"Eu me lembro até da cara do Samuel Wainer quando disse que estava pensando em entrevistar Julinho da Adelaide para o jornal dele. Ia ser um furo. Julinho da Adelaide, até então, não havia dado entrevistas. Poucas pessoas tinham acesso a ele. Nenhuma foto. Pouco se sabia de Adelaide. Setembro de 74. A coisa tava preta.
- Ele topa?
- Quem, o Julinho?
- Não, o Chico.
Chico já havia topado e marcado para aquela noite na casa dos pais dele, na rua Buri. Demorou muitos uísques e alguns tapas para começar. |
Quando eu achava que estava tudo pronto Chico disse que ia dar uma deitadinha. Subiu. Voltou uma hora depois. Lá em cima, na cama de solteiro que tinha sido dele, criou o que restava do personagem.
Quando desceu, não era mais o Chico. Era o Julinho. A mãe dele não era mais Dona Maria Amélia que balançava o gelo no copo de uísque.

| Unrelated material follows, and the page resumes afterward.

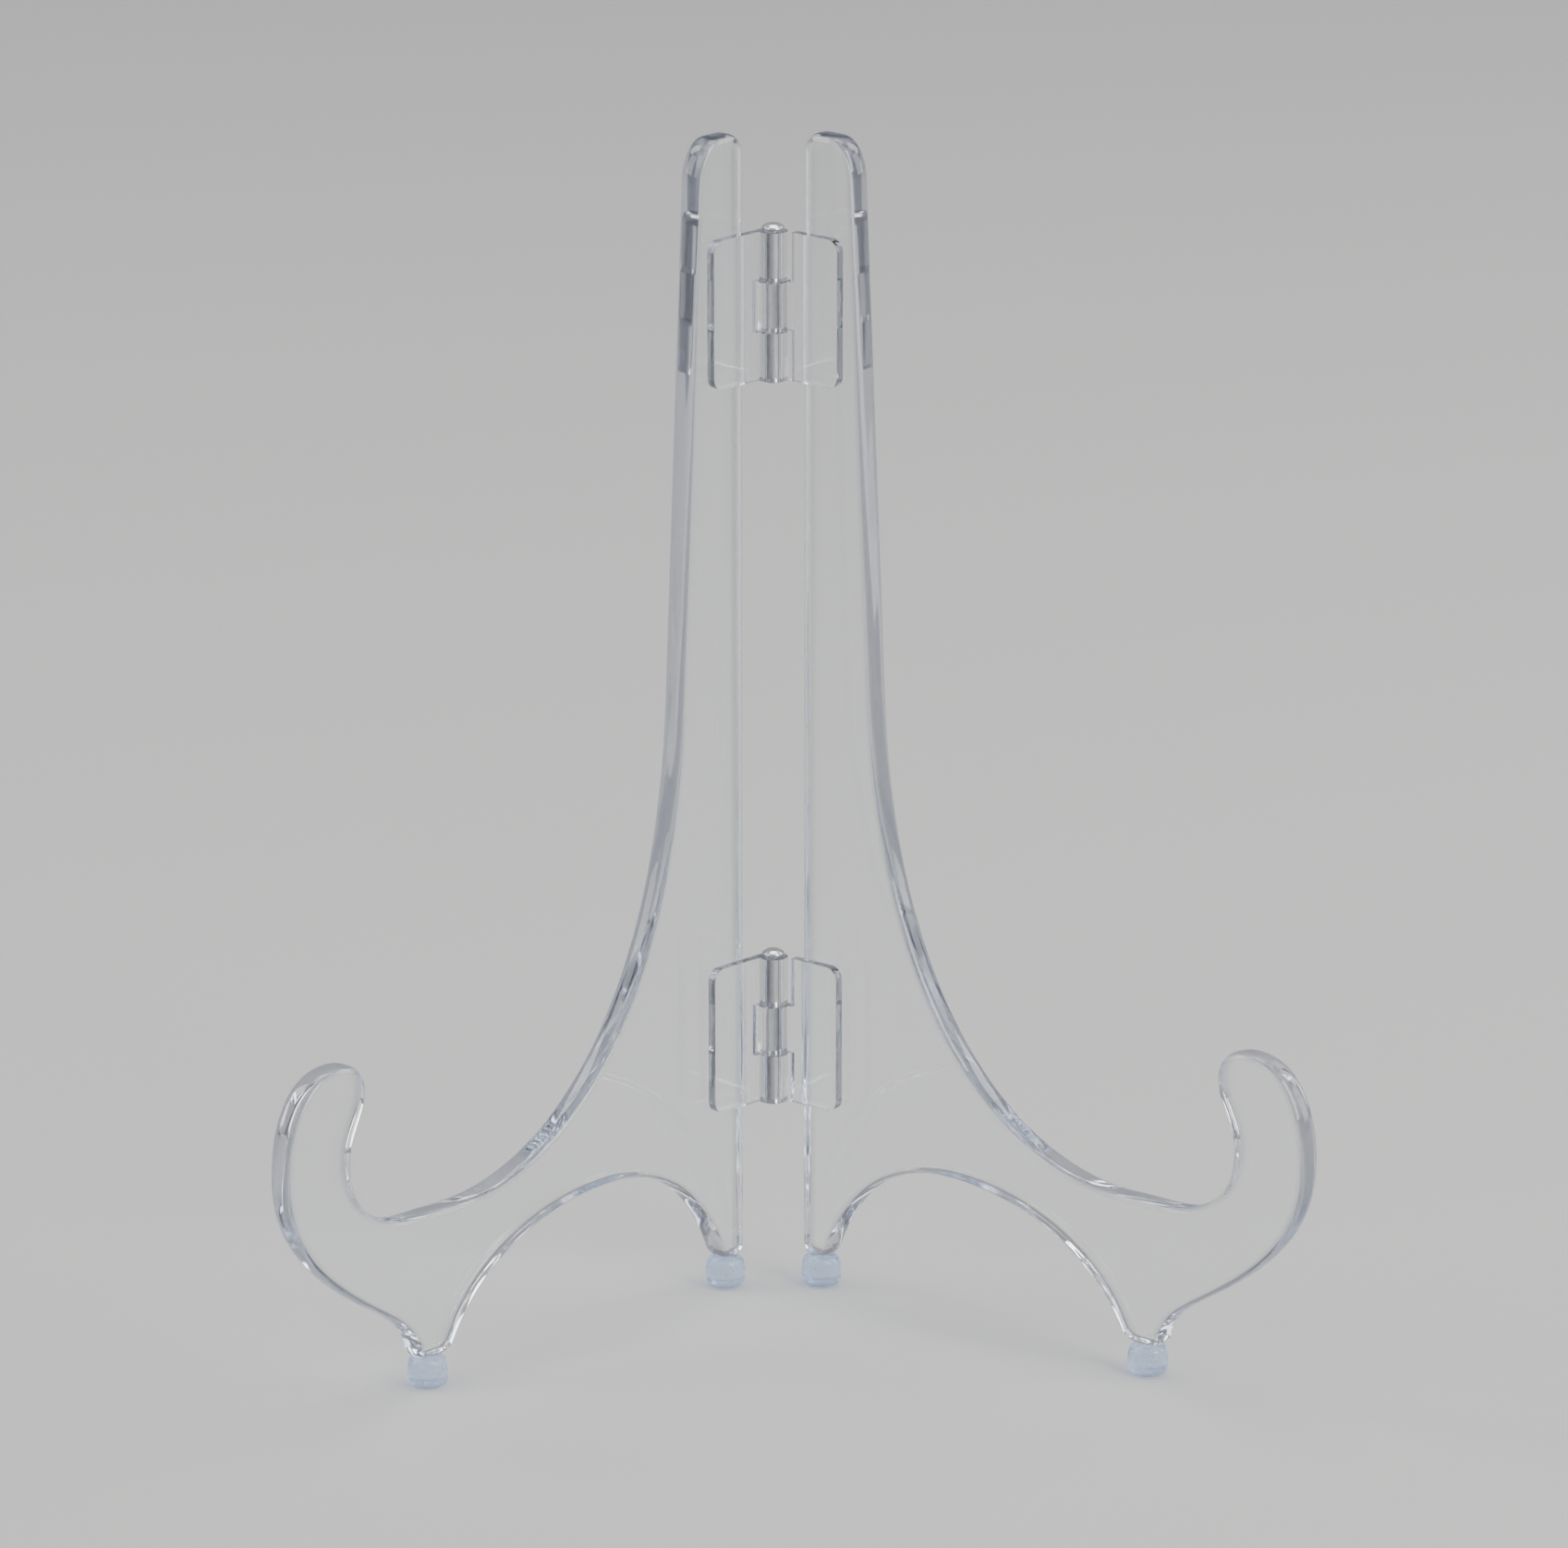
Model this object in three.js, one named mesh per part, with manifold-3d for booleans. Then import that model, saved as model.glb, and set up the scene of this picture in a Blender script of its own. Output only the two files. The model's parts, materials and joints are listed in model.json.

Adelaide era mais de balançar os quadris.
Julinho, ao contrário de Chico, não era tímido. Mas, como o criador, a criatura também bebia e fumava. Falava pelos cotovelos. Era metido a entender de tudo. Falou até de meningite nessa única entrevista a um jornalista brasileiro.
Sim, diz a lenda que Julinho, depois, já no ostracismo, teria dado um depoimento ao brasilianista da Universidade de Berkeley, Matthew Shirts. Mas ninguém teve acesso a esse material. Há também boatos que a Rádio Club de Uchôa, interior de São Paulo, teria uma gravação inédita. Adelaide, pouco antes de morrer, ainda criando palavras cruzadas para o “Jornal do Brasil”, afirmava que o único depoimento gravado do filho havia sido este, em setembro de 1974, na rua Buri, para o jornal 'Última Hora'.”
No recorte reproduzido acima da reportagem "Julinho da Adelaide, 24 anos depois", o jornalista e escritor Mário Prata fala dos bastidores de "O Samba Duplex e Pragmático de Julinho da Adelaide", a histórica entrevista por ele publicada com o recém-descoberto compositor carioca; na verdade, um heterônimo de Chico Buarque, que então usava esse recurso para driblar a mordaça da censura.
Da cepa rara de Julinho, saíram três composições memoráveis, "Acorda, Amor", "Milagre Brasileiro" e "Jorge Maravilha". Com atraso, com afeto e ainda em tempo: na última quarta-feira, mais conhecida como ontem (19), Chico Buarque completou 80 giros em torno do Sol. Viva!!!